In his weekly “Worthy Reads” column, University of California, Berkeley economist and Equitable Growth columnist Brad Delong highlights recent research and writing in economics from Equitable Growth and other scholars. This week, Brad highlights Equitable Growth economist Greg Leiserson’s primer on the importance of distributional tables in analyzing the impact of tax reforms as well as my review of economist Mariana Zerpa’s study on the direct and potential spillover effects of early childhood education. Brad also points to recent writing on political economy from law professor Brishen Rogers and links it to previous path-breaking work on the symbiotic relationship between the market and the state by political economists Timothy Besley and Torsten Persson.

Links from around the web

David Harrison at The Wall Street Journal broke the news this week that the Bureau of Economic Analysis would begin releasing distributional data that illustrates how economic growth is distributed among people with different incomes. This decision follows years of research and advocacy for better measures of economic inequality by Equitable Growth computational social scientist Austin Clemens, executive director and chief economist Heather Boushey, and other scholars. Harrison points out that the BEA’s decision would help confirm work by Equitable Growth Steering Committee member Emmanuel Saez and Equitable Growth grantee Gabriel Zucman, both economists at Berkeley, that the vast majority of income growth over the past decades has been concentrated among the richest families in the United States. [wsj]

The Economist delved into data on the extent and causes of income inequality across OECD countries. Specifically, the authors compare pre-tax and post-tax levels of inequality and note that the United States particularly stands out for its high levels of income inequality before taxes. The upshot of this finding is that in addition to creating a fairer tax system, policymakers must work to address other structural features in the U.S. economy, including wage inequality, a lack of competition between firms, and insufficient economic security for many families. [economist]
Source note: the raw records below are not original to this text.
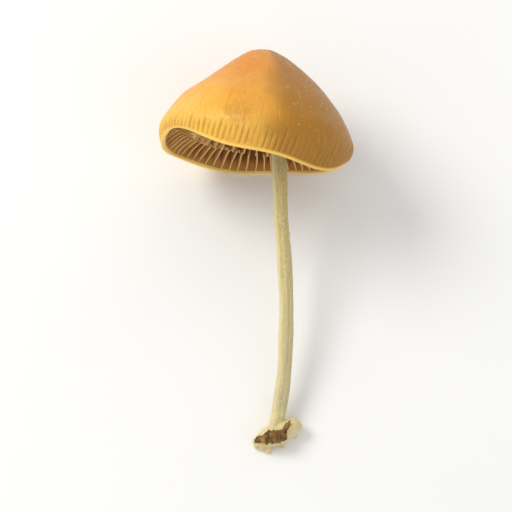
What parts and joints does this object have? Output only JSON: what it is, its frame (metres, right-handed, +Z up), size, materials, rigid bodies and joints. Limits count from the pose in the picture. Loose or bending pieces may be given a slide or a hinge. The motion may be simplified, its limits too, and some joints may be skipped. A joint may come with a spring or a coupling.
{
  "type": "ink cap mushroom",
  "caption": "Slender ink cap mushroom as picked, lying on its side: a broad bell cap with a pleated margin over radial gills, on a thin ridged stem with a lobed foot and clinging soil.",
  "frame": {"origin": "on the surface that the mushroom lies on, under the middle of its bounding box", "axes": "+Y from the foot towards the cap, +Z up, +X to the right seen from the foot"},
  "size_m": [0.0486, 0.0976, 0.0478],
  "materials": {
    "cap_flesh": "satin",
    "gill_flesh": "matte",
    "stem_flesh": "matte",
    "soil": "matte"
  },
  "bodies": {
    "root": {"cap": "cap_flesh", "gills": "gill_flesh", "stem": "stem_flesh", "soil": "soil"}
  },
  "joints": []
}
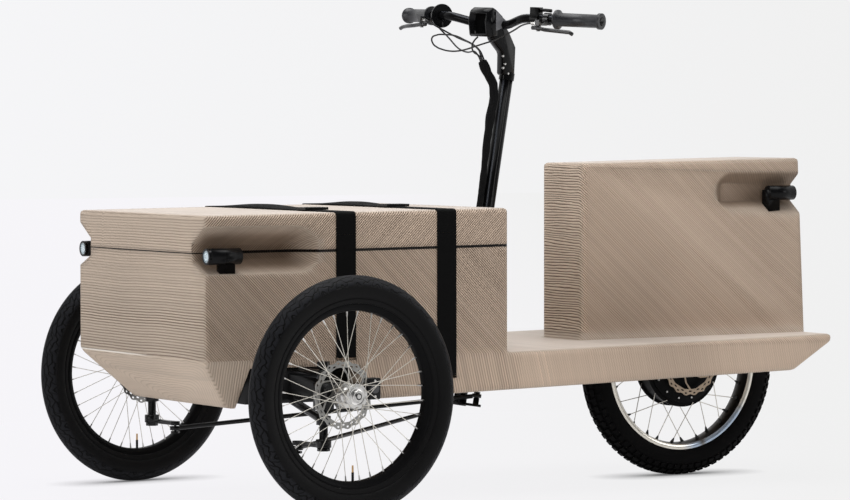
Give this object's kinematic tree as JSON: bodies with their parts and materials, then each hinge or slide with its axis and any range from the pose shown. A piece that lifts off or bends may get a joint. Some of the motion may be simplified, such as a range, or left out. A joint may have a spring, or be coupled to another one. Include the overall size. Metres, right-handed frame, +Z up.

Moving beyond anonymous tax data, Binyamin Appelbaum made the case in The New York Times that all tax returns should be made available to the general public. He highlights research by former Equitable Growth Steering Committee member and Harvard University economist Raj Chetty as an important example of how this data can shed light on how the economy works—and how it is not working for so many Americans. Furthermore, Appelbaum argues that full disclosure would help reduce political corruption, fraud, tax evasion, and economic inequality. [nyt]

University of Chicago economist Bruce Meyer and Charles University economist Nikolas Mittag released a working paper this week on the advantages of linking administrative and survey data to better understand income inequality in the United States. Specifically, they show that doing so can increase the accuracy of income and poverty measurements in the U.S. Census Bureau’s Current Population Survey, and they provide suggestions for other researchers interested in applying this method. [nber]

Friday Figure

Figure is from Equitable Growth’s, “Progress toward consensus on measuring U.S. income inequality” by Austin Clemens.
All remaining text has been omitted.